Reviews have to be over 100 words, shorter ones are classed as comments.
Review:
on 2009-07-13 Rahgwood Said:
Every young artist feels the compulsion to try and be a voice for their generation. Ben Harper is no different in this. On this, his first album for Virgin, he seems sometimes to be trying to accomplish the woeful task of forcing himself to be a focal lense. The interesting bit of it is that he seems to accomplish this far more when he isn't trying. His most accomplished songs on the album play with themes that are universal and inherently human in scope instead of the topical and moralistic messages he throws into others. Songs like Pleasure and Pain, Don't Take That Attitude to Your Grave, and Waiting on an Angel take more from the blues and gospel tradition of songwriting. They speak to us the sorrow, the pain, but, ultimately, the hope of life. The intensely personal feelings that Harper expresses in these songs are so fully his as an individual, that all of us out here who also exist as individuals can't help but feel the intensity of his emotion and identify it with our own. We have a sort of real-o-meter that can tell when something comes from a heartfelt need for expression and when it comes from an abstract idea.
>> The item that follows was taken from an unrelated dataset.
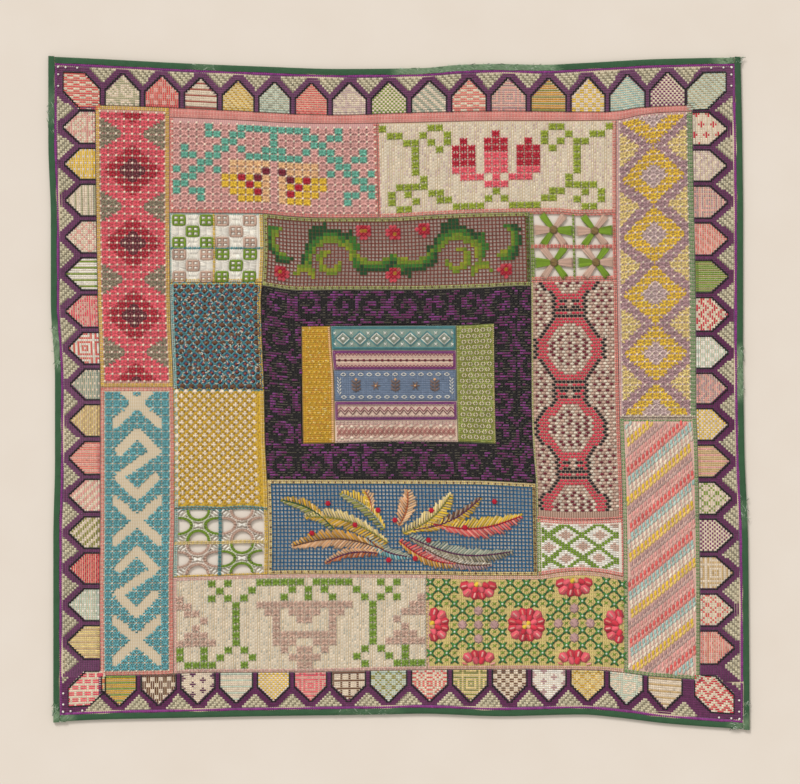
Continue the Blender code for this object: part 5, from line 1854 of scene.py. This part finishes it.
def ribbon(side):
    """One length of silk ribbon folded round the canvas edge, worn in places."""
    across = ((BINDING_WIDTH - 0.1, 0.3), (2.2, 0.28), (0.7, 0.32), (0.28, 0.8), (0.25, 1.4), (0.35, 2.0),
              (0.8, BINDING_TOP - 0.28), (1.7, BINDING_TOP - 0.2), (2.8, BINDING_TOP - 0.24),
              (BINDING_WIDTH - 0.1, BINDING_TOP - 0.34))
    stations = 260
    bm = bmesh.new()
    bmesh.ops.create_grid(bm, x_segments=stations, y_segments=len(across) - 1, size=0.5)
    grid = np.array([vert.co[:2] for vert in bm.verts]) + 0.5
    along, step = grid[:, 0], np.rint(grid[:, 1] * (len(across) - 1)).astype(int)
    inset, height = np.array(across)[step].T
    ribbon_length = 400
    run = along * ribbon_length
    top = step > 5
    crimp = 0.1 * np.sin(run / 1.9 + 2 * np.sin(run / 13)) + 0.08 * np.sin(run / 0.9)
    ragged = 0.25 * np.sin(run / 3.1) * np.sin(run / 7.7 + 1) * (inset > 3)
    x, y = ribbon_point(side, along, inset + ragged)
    for vert, *spot in zip(bm.verts, x, y, height + crimp * top):
        vert.co = spot
    bmesh.ops.solidify(bm, geom=bm.faces[:], thickness=RIBBON * 0.6)
    node = f"binding_{side}"
    piece = own(solid(f"{node}_ribbon", bm, FINISHES["ribbon"]), node)
    points = np.array([vert.co for vert in piece.data.vertices]) / MM
    axis = points[:, 1] if side in ("left", "right") else points[:, 0]
    share = (axis - axis.min()) / np.ptp(axis)
    worn = np.zeros(len(points))
    for start, stop, depth in RIBBON_WEAR[side]:
        worn = np.maximum(worn, depth * np.clip(np.minimum(share - start, stop - share) * 60 + 0.4, 0, 1))
    grain = np.sin(points[:, 0] * 1.7 + points[:, 1] * 2.3) * np.sin(points[:, 0] * 0.6 - points[:, 1] * 0.9)
    worn = np.clip(worn * (0.75 + 0.4 * grain), 0, 1)[:, None]
    shades = tint("ribbon_green") * (1 - worn) + tint("worn_green") * worn
    layer = piece.data.attributes.new("thread", "FLOAT_COLOR", "POINT")
    layer.data.foreach_set("color", np.hstack((shades, np.ones((len(shades), 1)))).astype(np.float32).ravel())
    frays = fray(side, node)
    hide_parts(node)


class RibbonSide(BorderSide):
    """One side of the ribbon, for the threads that lie on it."""

    def rise(self, s, t):
        return BINDING_TOP - 0.3 + 0 * s


def fray(side, node):
    """Loose threads where the ribbon is worn or cut."""
    part = RibbonSide(side)
    part.chance = np.random.default_rng(len(side) * 11)
    near, far = ("outer_bottom", "outer_top") if part.upright else ("outer_left", "outer_right")
    low, high = SEAMS[near](0), SEAMS[far](0)
    for start, stop, depth in RIBBON_WEAR[side]:
        count = int(20 + 500 * (stop - start) * depth)
        s = low + (high - low) * (start + (stop - start) * part.chance.random(count))
        t = BORDER_DEPTH + 0.6 + 3.6 * part.chance.random(count)
        turn = part.chance.normal(0, 0.5, count)
        length = 1.2 + 2.4 * part.chance.random(count)
        tone = part.chance.integers(0, 3, count)
        shades = tint("worn_green", "pale_mint", "deep_green")[tone]
        part.level(s, t, length, 0.28, 0.3, shades, turn=turn)
    return own(joined(f"{node}_frays", part.laid, finish_of("silk")), node)


def binding():
    FINISHES["ribbon"] = ribbon_finish()
    for side in ("left", "right", "bottom", "top"):
        ribbon(side)


def stage():
    """The pale board, a soft light from the upper left and the camera straight above."""
    bm = bmesh.new()
    bmesh.ops.create_grid(bm, x_segments=8, y_segments=8, size=2.0)
    bmesh.ops.translate(bm, vec=(0, 0, -0.05 * MM), verts=bm.verts)
    mesh = bpy.data.meshes.new("board")
    bm.to_mesh(mesh)
    bm.free()
    mesh.materials.append(board_finish())
    board = bpy.data.objects.new("board", mesh)
    scene = bpy.context.scene
    scene.collection.objects.link(board)
    scene.view_settings.view_transform = "Standard"
    world = bpy.data.worlds.new("studio")
    world.use_nodes = True
    room_light, room_tone = 0.62, (1.0, 0.99, 0.975, 1)
    sun_strength, sun_spread, sun_turn = 1.75, 18, (-42, -28)
    world.node_tree.nodes["Background"].inputs["Color"].default_value = room_tone
    world.node_tree.nodes["Background"].inputs["Strength"].default_value = room_light
    scene.world = world
    lamp = bpy.data.lights.new("window", "SUN")
    lamp.energy = sun_strength
    lamp.angle = math.radians(sun_spread)
    light = bpy.data.objects.new("window", lamp)
    light.rotation_euler = (*map(math.radians, sun_turn), 0)
    scene.collection.objects.link(light)
    height, sensor = 1.5, 36.0
    lens = bpy.data.cameras.new("camera")
    lens.sensor_width = sensor
    lens.lens = sensor * height / scene.sampler_sizes.frame_wide
    camera = bpy.data.objects.new("camera", lens)
    off_middle = 0.6 * MM
    camera.location = (off_middle, off_middle, height)
    scene.collection.objects.link(camera)
    scene.camera = camera


class SAMPLER_OT_border(bpy.types.Operator):
    """Lay the canvas border, its arches, zigzag and corner petals"""

    bl_idname = "sampler.border"
    bl_label = "Border"

    def execute(self, context):
        border()
        return {"FINISHED"}


class SAMPLER_OT_binding(bpy.types.Operator):
    """Fold the green silk ribbon round the edge"""

    bl_idname = "sampler.binding"
    bl_label = "Ribbon binding"

    def execute(self, context):
        binding()
        return {"FINISHED"}


class SAMPLER_OT_star_cloths(bpy.types.Operator):
    """Work the cloths counted in star stitch"""

    bl_idname = "sampler.star_cloths"
    bl_label = "Star stitch cloths"

    def execute(self, context):
        for make in (rose_medallions, pink_garland, linen_buds, beige_garland):
            make()
        return {"FINISHED"}


class SAMPLER_OT_cross_cloths(bpy.types.Operator):
    """Work the cloths in cross stitch, slanted stitch and rosettes"""

    bl_idname = "sampler.cross_cloths"
    bl_label = "Cross stitch cloths"

    def execute(self, context):
        for make in (teal_key, coral_tape, yellow_lattice, slant_stripes, rosettes):
            make()
        return {"FINISHED"}


class SAMPLER_OT_drawn_work(bpy.types.Operator):
    """Draw and bind the openwork cloths"""

    bl_idname = "sampler.drawn_work"
    bl_label = "Drawn work"

    def execute(self, context):
        for make in (drawn_blocks, wheels, arch_openwork, diamond_openwork):
            make()
        return {"FINISHED"}


class SAMPLER_OT_nets(bpy.types.Operator):
    """Knot and darn the nets"""

    bl_idname = "sampler.nets"
    bl_label = "Darned nets"

    def execute(self, context):
        for make in (leaf_net, feather_net, dark_net):
            make()
        return {"FINISHED"}


class SAMPLER_OT_small_repeats(bpy.types.Operator):
    """Work the knots, the ochre lattice and the strapwork"""

    bl_idname = "sampler.small_repeats"
    bl_label = "Small repeats"

    def execute(self, context):
        for make in (blue_knots, ochre_lattice, strap_octagons):
            make()
        return {"FINISHED"}


class SAMPLER_OT_middle_block(bpy.types.Operator):
    """Work the silk strips and bands of the middle block"""

    bl_idname = "sampler.middle_block"
    bl_label = "Middle block"

    def execute(self, context):
        for make in (gold_strip, green_strip, teal_band, purple_band, blue_band, zigzag_band, rose_band):
            make()
        return {"FINISHED"}


class SAMPLER_OT_stage(bpy.types.Operator):
    """Set the board, the light and the camera"""

    bl_idname = "sampler.stage"
    bl_label = "Stage"

    def execute(self, context):
        stage()
        return {"FINISHED"}


OPERATORS = (SAMPLER_OT_border, SAMPLER_OT_binding, SAMPLER_OT_star_cloths, SAMPLER_OT_cross_cloths,
             SAMPLER_OT_drawn_work, SAMPLER_OT_nets, SAMPLER_OT_small_repeats, SAMPLER_OT_middle_block,
             SAMPLER_OT_stage)


class SAMPLER_PT_panel(bpy.types.Panel):
    """Shows the sampler's sizes, its operators and its thread colours"""

    bl_idname = "SAMPLER_PT_panel"
    bl_label = "Needlework sampler"
    bl_space_type = "VIEW_3D"
    bl_region_type = "UI"
    bl_category = "Sampler"

    def draw(self, context):
        sizes, threads = context.scene.sampler_sizes, context.scene.sampler_threads
        for name in SamplerSizes.__annotations__:
            self.layout.prop(sizes, name)
        for operator in OPERATORS:
            self.layout.operator(operator.bl_idname)
        for name in ThreadColours.__annotations__:
            self.layout.prop(threads, name)


CLASSES = (ThreadColours, SamplerSizes, *OPERATORS, SAMPLER_PT_panel)


def register():
    for cls in CLASSES:
        bpy.utils.register_class(cls)
    bpy.types.Scene.sampler_threads = bpy.props.PointerProperty(type=ThreadColours)
    bpy.types.Scene.sampler_sizes = bpy.props.PointerProperty(type=SamplerSizes)


def unregister():
    del bpy.types.Scene.sampler_sizes
    del bpy.types.Scene.sampler_threads
    for cls in reversed(CLASSES):
        bpy.utils.unregister_class(cls)


def main():
    register()
    bpy.ops.sampler.stage()
    bpy.ops.sampler.border()
    bpy.ops.sampler.binding()
    bpy.ops.sampler.star_cloths()
    bpy.ops.sampler.cross_cloths()
    bpy.ops.sampler.drawn_work()
    bpy.ops.sampler.nets()
    bpy.ops.sampler.small_repeats()
    bpy.ops.sampler.middle_block()


if __name__ == "__main__":
    main()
In other songs Ben Harper does not do so well. The messages he may be talking about are important as in Like a King, however, they are abstract and indefinite. Harper does not speak about such things with poetic verve but with tired cliches. How Many Miles Must We March is an unnecessary take off on Dylan, full of childish statements about the problems in the world. I'll Rise and the title track, Welcome to the Cruel World, are just as uninspiring and dull. He is just trying too hard. Mama's Got a Girlfriend deserves special mention for being extra distasteful. It stands as a goofy and ridiculous song with not a bit of gut-wrenching soul in it, all of that emphasized by it being sandwiched in between two of the most beautiful songs on the album. Ben Harper is a great guitar player and vocalist. His songs are very well arranged, and his singing is interesting and sometimes challenging. The only thing lacking on this album is a little maturity as a song writer.